Skip to content

Oxazolidinone Antibiotics


Original Data

Title:
Oxazolidinone antibiotics

Description:
The dataset contains oxazolidinone antibiotics represented in SMILES format, along with their corresponding inhibitory concentrations (MIC or pMIC) against various bacterial strains. The data was extracted from scientific publications and includes detailed metadata about each measurement's origin, such as source (text, table, figure, or image) and exact location in the article (page, section, subsection).

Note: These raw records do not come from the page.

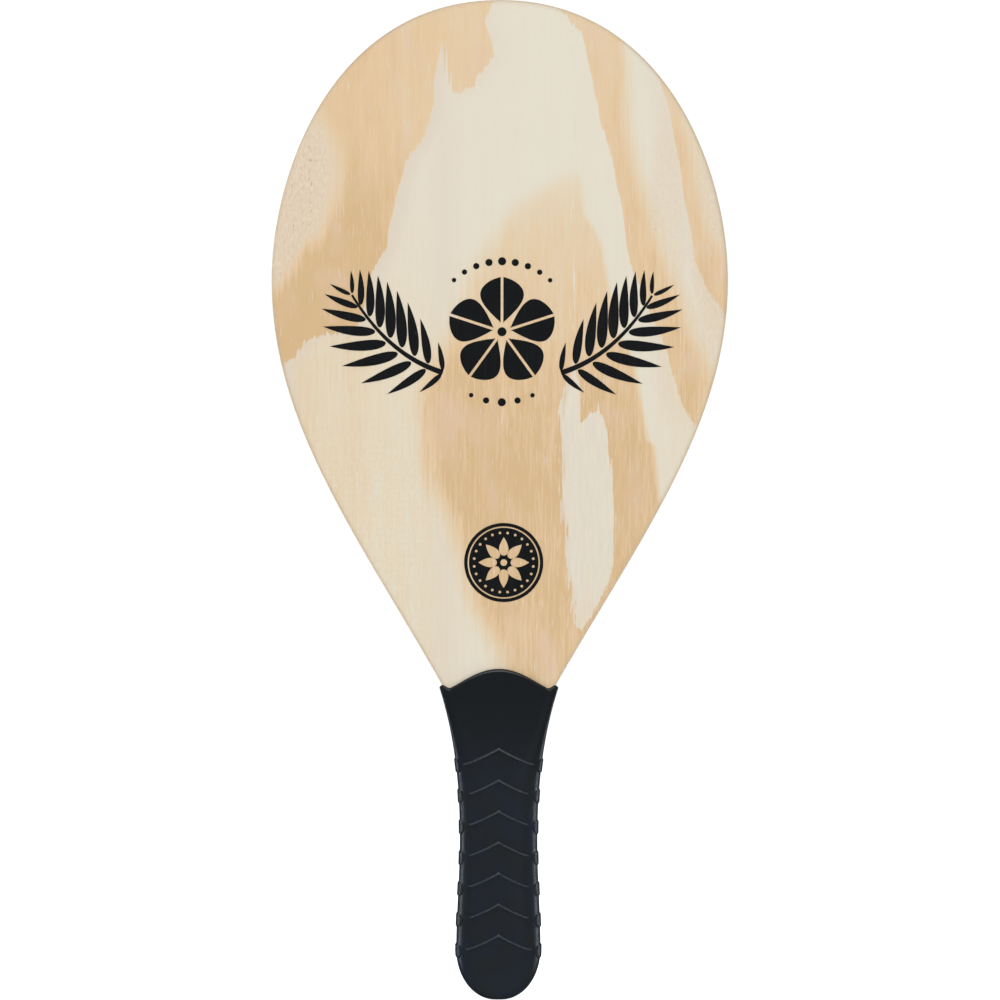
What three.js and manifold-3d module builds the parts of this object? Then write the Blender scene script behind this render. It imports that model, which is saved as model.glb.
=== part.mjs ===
// Wooden beach racket: a five-ply plywood blade whose tang runs down the handle, two wooden cheeks
// glued to the tang to fill the handle out, and a moulded rubber sleeve pulled over all three.
// Millimetres. +Z runs from the butt to the head, and the front face looks along -Y. The origin is
// on the handle's axis at the waist of the grip, where the hand closes.
import * as THREE from "three";
import { mergeVertices } from "three/addons/utils/BufferGeometryUtils.js";
import Module from "manifold-3d";

const wasm = await Module();
wasm.setup();
const { lerp, smoothstep } = THREE.MathUtils;

// The egg-shaped blade, seen from the front.
const blade = {
  width: 200.8,
  topHeight: 370, // grip waist to the crown
  widestHeight: 246.7,
  crownShoulder: 48, // height over which the side turns in towards the crown
  crownFlat: 73, // half the width over which the crown runs nearly level
  flankShoulder: 63, // height over which the side turns in towards the handle
  flankRun: 66, // height over which the flank runs nearly straight to the grip
  edgeRadius: 1.3, // rounding of the exposed edges
  brokenEdge: 0.2, // rounding left on the edges under the sleeve
};
const flankSlopeShare = 0.57; // sideways travel of the flank for each unit of height
const roundingLimitShare = 0.9; // the most of a face veneer that its rounding may take

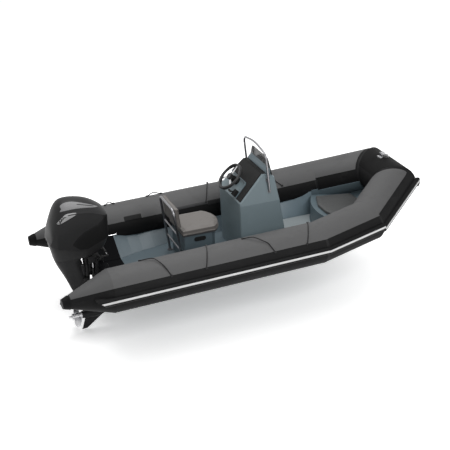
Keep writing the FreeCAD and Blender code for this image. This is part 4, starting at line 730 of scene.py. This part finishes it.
# Outlines seen from the side, as x and z in millimetres. The high leaf and the line that
# splits it are thrown on to the cowl down a slope, and the others level.
LEAF_LOW = ((-386, 901), (-334, 961), (-272, 1003), (-178, 1006), (-160, 998), (-175, 975),
            (-249, 943), (-330, 911))
LEAF_HIGH = ((-302, 1230), (-241, 1252), (-153, 1243), (-33, 1197), (95, 1144), (118, 1132),
             (71, 1124), (-50, 1136), (-180, 1144), (-306, 1139), (-332, 1143), (-311, 1172),
             (-315, 1206))
LEAF_SPLIT = ((-126, 1199), (-34, 1170), (63, 1141))
CREASE = ((-236, 612), (-229, 625), (-168, 693), (-88, 750), (-7, 786), (75, 815), (141, 869),
          (205, 915))
FLANK_REST = ((226, 890), (226, 700), (205, 652), (108, 602), (-60, 531), (-152, 535))
SHOULDER = ((-150, 992), (-60, 975), (56, 949), (190, 905))
SLOPE = 0.55
OUTSIDE = 0.36  # how far out from the middle the outlines are drawn
cowl_skin = surface("cowl")


def ribbon(points, width):
    """The outline of a narrow strip along an open line."""
    line = [Vector(point) for point in points]
    upper, lower = [], []
    for index, point in enumerate(line):
        along = (line[min(index + 1, len(line) - 1)] - line[max(index - 1, 0)]).normalized()
        out = Vector((-along.y, along.x)) * width / 2
        upper.append(point + out)
        lower.append(point - out)
    return upper + lower[::-1]


def rounded(points):
    """A closed outline with its corners drawn round."""
    return [point.xy for point in spline_points([(x, z, 0) for x, z in points], 5, True)]


def lay_on(whole, outline, side, slope, lift, thickness):
    """A thin inlay: its outline is thrown inwards on to the cowl and thickened there."""
    course = Vector((0, -side, -slope)).normalized()
    part = bmesh.new()
    out = part.verts.layers.float_vector.new("out")
    part.faces.new([part.verts.new((x / 1000, side * OUTSIDE, z / 1000)) for x, z in outline])
    cuts = [(Vector((1, 0, 0)), place) for place in steps(-0.5, 0.25, 0.02)]
    cuts += [(Vector((0, 0, 1)), place) for place in steps(0.5, 1.3, 0.02)]
    for normal, place in cuts:
        bmesh.ops.bisect_plane(part, geom=all_of(part), plane_co=normal * place, plane_no=normal)
    bmesh.ops.triangulate(part, faces=part.faces[:])
    for vertex in part.verts:
        hit, normal, _, _ = cowl_skin.ray_cast(vertex.co - course * 0.6, course)
        if hit is None:
            hit, normal, _, _ = cowl_skin.find_nearest(vertex.co)
        if normal.dot(course) > 0:
            normal = -normal
        vertex[out] = normal * (lift + SINK + (0 if vertex.is_boundary else thickness))
        vertex.co = hit - normal * SINK
    thicken(part, out)
    join_in(whole, part)


inlays, crowns, blacks, lines = bmesh.new(), bmesh.new(), bmesh.new(), bmesh.new()
for side in (-1, 1):
    lay_on(inlays, rounded(LEAF_LOW), side, 0, 0.0004, 0.0012)
    lay_on(crowns, rounded(LEAF_HIGH), side, SLOPE, 0.0004, 0.0012)
    lay_on(blacks, CREASE + FLANK_REST, side, 0, 0.0003, 0.0012)
    lay_on(lines, ribbon(LEAF_SPLIT, 10), side, SLOPE, 0.0018, 0.0008)
    lay_on(lines, ribbon(SHOULDER, 5), side, 0, 0.0003, 0.0012)
inlay_silver = painted("inlay_silver", (0.31, 0.31, 0.313), 0.5, 0.1)
# Painted shade: the high leaves on the cowl's top take a darker copy of the same silver.
crown_silver_shaded = painted("crown_silver_shaded", (0.165, 0.165, 0.168), 0.5, 0.1)
low_black = painted("low_black", (0.007, 0.007, 0.0072), 0.5, 0.05, 0.1)
fit("cowl_inlays", inlays, inlay_silver, "motor", 30)
fit("cowl_crown_inlays", crowns, crown_silver_shaded, "motor", 30)
fit("cowl_flank_panels", blacks, low_black, "motor", 30)
fit("cowl_lines", lines, seam_rubber, "motor", 30)

# Steering cylinder: it lies before the tilt tube on two bent arms, with a bright rod
# right through it, and tilts with the swivel bracket.
ROD_X, ROD_Z = 0.156, 0.398
BARREL = ((0, 0.014), (0.002, 0.02), (0.03, 0.02), (0.032, 0.0175),
          (0.178, 0.0175), (0.18, 0.02), (0.208, 0.02), (0.21, 0.014))
NUT = ((0, 0.016), (0.004, 0.018), (0.022, 0.018), (0.026, 0.012))
ARM = ((0.074, 0.165, 0.352), (0.073, 0.19, 0.37), (0.088, 0.2, 0.392), (0.15, 0.2, ROD_Z))
cylinder = bmesh.new()
lathe(cylinder, (ROD_X, -0.105, ROD_Z), (0, 1, 0), BARREL)
for side in (-1, 1):
    bend_tube(cylinder, spline_points([(x, side * y, z) for x, y, z in ARM], 6), 0.01)
    lathe(cylinder, (ROD_X, side * 0.188, ROD_Z), (0, side, 0), NUT, 6)
fit("steering_cylinder", cylinder, motor_black, "swivel")
rod = bmesh.new()
lathe(rod, (ROD_X, -0.19, ROD_Z), (0, 1, 0), ((0, 0.0075), (0.38, 0.0075)), 16)
fit("steering_rod", rod, bright_steel, "swivel")

# Clamp screws and bolts: the motor hangs on the transom by two screws with cross
# handles, and by domed bolts through the transom and the clamp bracket.
SCREW_Y, SCREW_Z = 0.121, 0.235
SCREW = ((0, 0.02), (0.006, 0.02), (0.007, 0.01), (0.04, 0.01),
         (0.041, 0.014), (0.056, 0.014), (0.058, 0.008))
THROUGH_BOLT = ((-0.001, 0.009), (0.003, 0.009), (0.0045, 0.0054))
BRACKET_BOLT = ((-0.001, 0.008), (0.003, 0.008), (0.0045, 0.0048))
screws, bolts = bmesh.new(), bmesh.new()
for side in (-1, 1):
    lathe(screws, (0.12, side * SCREW_Y, SCREW_Z), (1, 0, 0), SCREW)
    bar = [Vector((0.168, side * SCREW_Y + y, SCREW_Z)) for y in (-0.036, 0, 0.036)]
    bend_tube(screws, bar, 0.0055)
    for z in (0.06, 0.13, 0.22):
        lathe(bolts, (0.0585, side * 0.08, z), (-1, 0, 0), THROUGH_BOLT, 6)
    for y, z in ((0.106, 0.29), (0.106, 0.26), (0.136, 0.29), (0.136, 0.26)):
        lathe(bolts, (0.1218, side * y, z), (1, 0, 0), BRACKET_BOLT, 6)
fit("clamp_screws", screws, dash_black, "boat")
fit("bracket_bolts", bolts, bright_steel, "boat")

# Mount covers: the bulged housings of the lower mounts, one each side of the leg,
# cast in halves and bolted on. They turn with the leg.
# Each level: its height, its aft and fore ends, and its inner and outer sides, in mm.
MOUNT_LEVELS = ((128, -138, -106, 50, 55), (136, -154, -96, 46, 64), (180, -162, -90, 45, 70),
                (235, -168, -90, 46, 72), (266, -162, -96, 46, 68), (276, -144, -106, 50, 58))
CORNERS = 0.6  # 1 gives an oval, and less squares it
covers = bmesh.new()
for side in (-1, 1):
    part = bmesh.new()
    loops = []
    for z, aft, fore, inner, outer in MOUNT_LEVELS:
        middle = Vector(((aft + fore) / 2, side * (inner + outer) / 2, z)) / 1000
        size = Vector((fore - aft, outer - inner, 0, 2000)) / 2000
        shape = Matrix.Translation(middle) @ Matrix.Diagonal(size)
        ring = bmesh.ops.create_circle(part, radius=1, segments=16)["verts"]
        for vertex in ring:
            vertex.co = shape @ Vector([math.copysign(abs(way) ** CORNERS, way)
                                        for way in vertex.co])
        loops.append(list({edge for vertex in ring for edge in vertex.link_edges}))
    for before, after in zip(loops, loops[1:]):
        bmesh.ops.bridge_loops(part, edges=before + after)
    bmesh.ops.holes_fill(part, edges=part.edges[:])
    join_in(covers, part)
fit("mount_covers", covers, motor_black, "motor", 50)

# Seat: a moulded lid carries the cushion. Cushion, backrest and bow pad are sewn vinyl
# covers over foam, blown up a little as cloth with what they rest on held.
dress(moulded("seat_board", (0.05, 0.052, 0.055), 0.5), "seat_lid")
taupe_vinyl = vinyl("taupe_vinyl", (0.122, 0.112, 0.104))
pad_grey = vinyl("pad_grey", (0.05, 0.052, 0.052), 0.55, 420)
dress(taupe_vinyl, "seat_cushion", "backrest_pad")
dress(pad_grey, "bow_pad")


def apply_modifiers(obj):
    """Makes what the modifiers give the object's own mesh."""
    graph = bpy.context.evaluated_depsgraph_get()
    obj.data = bpy.data.meshes.new_from_object(obj.evaluated_get(graph))
    obj.modifiers.clear()


def stuffed(name, source, voxel, shrink, cap, held, material, pressure=4.0):
    """A sewn cover: a solid's skin, drawn in a little, meshed evenly and blown up.
    held(co) is true for the points that rest on something."""
    base = nodes[source]
    mesh = base.data.copy()
    mesh.transform(base.matrix_world)
    low = Vector([min(vertex.co[k] for vertex in mesh.vertices) for k in range(3)])
    high = Vector([max(vertex.co[k] for vertex in mesh.vertices) for k in range(3)])
    middle = (low + high) / 2
    drawn = [1 - 2 * shrink[k] / (high[k] - low[k]) for k in range(3)]
    for vertex in mesh.vertices:
        vertex.co = Vector([middle[k] + (vertex.co[k] - middle[k]) * drawn[k] for k in range(3)])
    obj = bpy.data.objects.new(name, mesh)
    scene.collection.objects.link(obj)
    bpy.context.view_layer.objects.active = obj
    remesh = obj.modifiers.new("remesh", "REMESH")
    remesh.mode = "VOXEL"
    remesh.voxel_size = voxel
    apply_modifiers(obj)
    soften = obj.modifiers.new("soften", "SMOOTH")
    soften.iterations = 4
    apply_modifiers(obj)
    rest = [vertex.co.copy() for vertex in obj.data.vertices]
    group = obj.vertex_groups.new(name="held")
    group.add([index for index, co in enumerate(rest) if held(co)], 1.0, "REPLACE")
    cloth = obj.modifiers.new("cloth", "CLOTH")
    settings = cloth.settings
    settings.quality = 5
    settings.mass = 0.3
    settings.use_pressure = True
    settings.uniform_pressure_force = pressure
    settings.vertex_group_mass = "held"
    settings.effector_weights.gravity = 0
    settings.tension_stiffness = 15
    settings.compression_stiffness = 15
    settings.bending_stiffness = 0.5
    cloth.collision_settings.use_collision = False
    for frame_number in range(1, 21):
        scene.frame_set(frame_number)
    graph = bpy.context.evaluated_depsgraph_get()
    blown = obj.evaluated_get(graph).to_mesh()
    for index, vertex in enumerate(blown.vertices):
        shift = vertex.co - rest[index]
        if shift.length > cap:
            shift *= cap / shift.length
        obj.data.vertices[index].co = rest[index] + shift
    obj.modifiers.clear()
    obj.vertex_groups.clear()
    scene.frame_set(1)
    subdivision = obj.modifiers.new("smooth", "SUBSURF")
    subdivision.levels = subdivision.render_levels = 1
    for polygon in obj.data.polygons:
        polygon.use_smooth = True
    obj.data.materials.clear()
    obj.data.materials.append(material)
    return obj


def seam_line(obj, centre, level, axes, spread):
    """Points round a soft piece at one level, a hair outside its skin."""
    count, reach, clear = 120, 1.6, 0.0008
    tree = BVHTree.FromPolygons([vertex.co for vertex in obj.data.vertices],
                                [tuple(polygon.vertices) for polygon in obj.data.polygons])
    target = centre + level
    points = []
    for step in range(count):
        turn = math.tau * step / count
        out = axes[0] * math.cos(turn) * spread[0] + axes[1] * math.sin(turn) * spread[1]
        hit, normal, _, _ = tree.ray_cast(target + out * reach, -out.normalized())
        if hit is None:
            hit, normal, _, _ = tree.find_nearest(target + out)
        points.append(hit + normal * clear)
    return points


cushion = stuffed("seat_cushion_cover", "seat_cushion", 0.0065, (0.004, 0.004, 0.004), 0.009,
                  lambda co: co.z < 0.476, taupe_vinyl)
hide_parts("seat_cushion")
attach(cushion, "seat_top")
backrest = stuffed("backrest_cover", "backrest_pad", 0.0065, (0.004, 0.003, 0.003), 0.008,
                   lambda co: False, taupe_vinyl, 3.0)
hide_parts("backrest_pad")
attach(backrest, "boat")
pad = stuffed("bow_pad_cover", "bow_pad", 0.007, (0.003, 0.003, 0.003), 0.006,
              lambda co: co.z < 0.336, pad_grey, 3.0)
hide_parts("bow_pad")
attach(pad, "boat")

# Piping: a round vinyl cord sewn into the seams, round the top and the foot of the
# cushion and round both faces of the backrest.
PIPING_RADIUS = 0.0028
piping = vinyl("piping", (0.07, 0.065, 0.06), 0.5, 900, 0.05)


def pipe(name, seam, body):
    """The cord along one seam."""
    cord = bmesh.new()
    bend_tube(cord, seam, PIPING_RADIUS, 8, True)
    fit(name, cord, piping, body)


low, high = (Vector(corner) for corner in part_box("seat_cushion"))
flat = (Vector((1, 0, 0)), Vector((0, 1, 0)))
rise = (high.z - low.z) / 2 - 0.012
for label, level in (("top", rise), ("foot", -rise)):
    seam = seam_line(cushion, (low + high) / 2, Vector((0, 0, level)), flat, (0.26, 0.26))
    pipe("cushion_piping_" + label, seam, "seat_top")
low, high = (Vector(corner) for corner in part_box("backrest_pad"))
lean, ahead = Vector((-0.11, 0, 1)).normalized(), Vector((1, 0, 0.11)).normalized()
upright = (Vector((0, 1, 0)), lean)
for label, level in (("fore", 0.019), ("aft", -0.019)):
    seam = seam_line(backrest, (low + high) / 2, ahead * level, upright, (0.24, 0.135))
    pipe("backrest_piping_" + label, seam, "boat")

Total number of records: 2923
Number of features (columns): 32
Data type: Mixed (text, numeric, chemical structures)
Application: Extraction of chemical structures and biological activity data for QSAR modeling and analysis of antibiotic effectiveness
Automatic validation: Yes


Data Scheme

Dataset – Column Descriptions

Column Name Description
smiles Isomeric SMILES representation of the compound
pdf Name of PDF file where data was extracted from
doi Digital Object Identifier of the source article
title Title of the article
publisher Journal publisher
year Year of publication
access Access status (1 = open, 0 = closed)
compound_id Compound ID as used in the article
target_type Type of measurement (e.g., MIC, pMIC)
target_relation Inequality symbol (e.g., =, >, <)
target_value Numerical target value
target_units Units of target value (e.g., µg/mL, mol/L)
bacteria Raw bacterial name
bacteria_name_unified Normalized / unified bacterial name
bacteria_info Additional strain/bacteria-related info
page_bacteria Page number where bacteria is reported
origin_bacteria Source of bacteria (text, table, fig, image)
section_bacteria Section of article (if applicable)
subsection_bacteria Subsection of article (if applicable)
page_target Page of the article where target value is found
origin_target Source of target value (table, text, image)
section_target Section in the article for target (if text)
subsection_target Subsection in the article for target
column_prop Table column index or value (optional)
line_prop Table row index or value (optional)
page_scaffold Page with scaffold or full molecule
origin_scaffold Origin of scaffold (table, figure, image)
section_scaffold Section for scaffold
subsection_scaffold Subsection for scaffold
page_residue Page for substituent structures
origin_residue Origin of residue structures
section_residue Section of article for substituent structures

Metadata

Column Name Description
doi DOI of the source article
title Title of the article
publisher Publisher name
year Year of publication
access Open access status (1 = open, 0 = closed)
pdf PDF file name of the article inside the archive

Key Notes

  • The dataset includes both full molecular structures and scaffold + substituent representations
  • Target values are reported as MIC or pMIC, with associated units and inequality relations
  • Metadata provides granular information about the source and location of the extracted data within scientific publications

Dataset Description

Task:
Extraction of chemical structures of antibiotics from the oxazolidinone class and their corresponding minimal inhibitory concentrations (MIC, target values) against various bacterial species.

Extracted Entities:
- SMILES molecules (column smiles, plus all columns containing scaffold and residue) – the molecule may be represented as a whole (metadata in scaffold columns) or as a scaffold with substituents (metadata in both scaffold and residue columns)
- Target values (all columns with the word target) – MIC or pMIC values measured for specific bacterial strains
- Bacteria (all columns with the word bacteria) – species for which the target value was measured

Metadata:
- Article information: doi, publisher, title, year, access
- Page: Page numbers in the article where data was extracted from
- Origin: Source type – table (with number), figure (with number), text, image (unnumbered figure)
- Section, Subsection: If the data is extracted from text or image, the section and subsection of the article are specified


Validation Results

The Oxazolidinones dataset showed high structural consistency, requiring 69 corrections, all of which followed identifiable patterns. No isolated errors were observed. Corrections were primarily localized to smiles, compound_id, and target_type, and could be resolved through deterministic rules, indicating a uniform and well-structured source dataset.